Exercise requirements =
Print all the data, keeping every line exactly as it is.

>> Begin Source excerpt

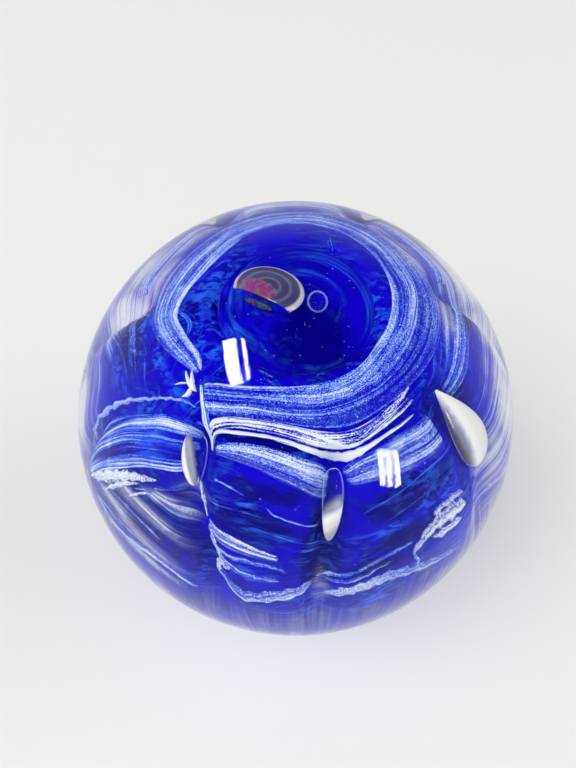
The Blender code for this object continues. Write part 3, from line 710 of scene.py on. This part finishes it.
FRIT_PALE = {
    8: (
        (0.4, 0.46, 0.4, 0.3, 0.2), (0.2, 0.3, 0.24, 0.16, 0.1), (0.06, 0.14, 0.1, 0.06, 0),
        (0, 0.04, 0.06, 0, -0.1),
    ),
    2: (
        (0.66, 0.7, 0.58, 0.48, 0.38, 0.46), (0.72, 0.64, 0.54, 0.56, 0.44, 0.36),
        (0.7, 0.66, 0.56, 0.46, 0.4, 0.32), (0.7, 0.7, 0.64, 0.5, 0.44, 0.4), (0.72, 0.72, 0.66, 0.56, 0.46, 0.4),
    ),
    3: (
        (0.6, 0.64, 0.6, 0.52, 0.56, 0.34), (0.58, 0.68, 0.76, 0.68, 0.46, 0.36), (0.62, 0.8, 0.84, 0.66, 0.54, 0.4),
        (0.68, 0.86, 0.88, 0.64, 0.6, 0.36), (0.72, 0.88, 0.78, 0.56, 0.5, 0.26),
    ),
}
LOBE_TOP = (
    (-38.5, 49), (-44.5, 48.4), (-52, 50.6), (-59, 54.6), (-66, 60.2), (-72.5, 67.6), (-77.5, 76.5), (-80, 88),
    (-80, 97),
)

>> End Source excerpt

Result for this exercise =
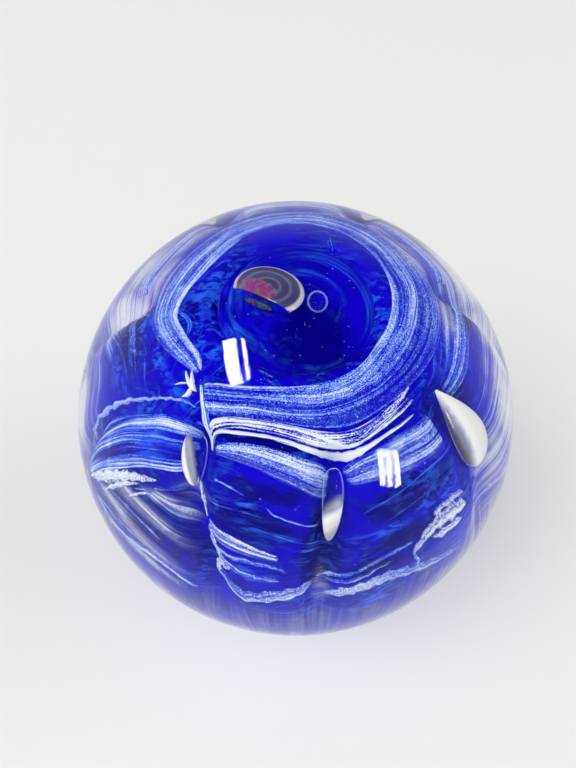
The Blender code for this object continues. Write part 3, from line 710 of scene.py on. This part finishes it.
FRIT_PALE = {
    8: (
        (0.4, 0.46, 0.4, 0.3, 0.2), (0.2, 0.3, 0.24, 0.16, 0.1), (0.06, 0.14, 0.1, 0.06, 0),
        (0, 0.04, 0.06, 0, -0.1),
    ),
    2: (
        (0.66, 0.7, 0.58, 0.48, 0.38, 0.46), (0.72, 0.64, 0.54, 0.56, 0.44, 0.36),
        (0.7, 0.66, 0.56, 0.46, 0.4, 0.32), (0.7, 0.7, 0.64, 0.5, 0.44, 0.4), (0.72, 0.72, 0.66, 0.56, 0.46, 0.4),
    ),
    3: (
        (0.6, 0.64, 0.6, 0.52, 0.56, 0.34), (0.58, 0.68, 0.76, 0.68, 0.46, 0.36), (0.62, 0.8, 0.84, 0.66, 0.54, 0.4),
        (0.68, 0.86, 0.88, 0.64, 0.6, 0.36), (0.72, 0.88, 0.78, 0.56, 0.5, 0.26),
    ),
}
LOBE_TOP = (
    (-38.5, 49), (-44.5, 48.4), (-52, 50.6), (-59, 54.6), (-66, 60.2), (-72.5, 67.6), (-77.5, 76.5), (-80, 88),
    (-80, 97),
)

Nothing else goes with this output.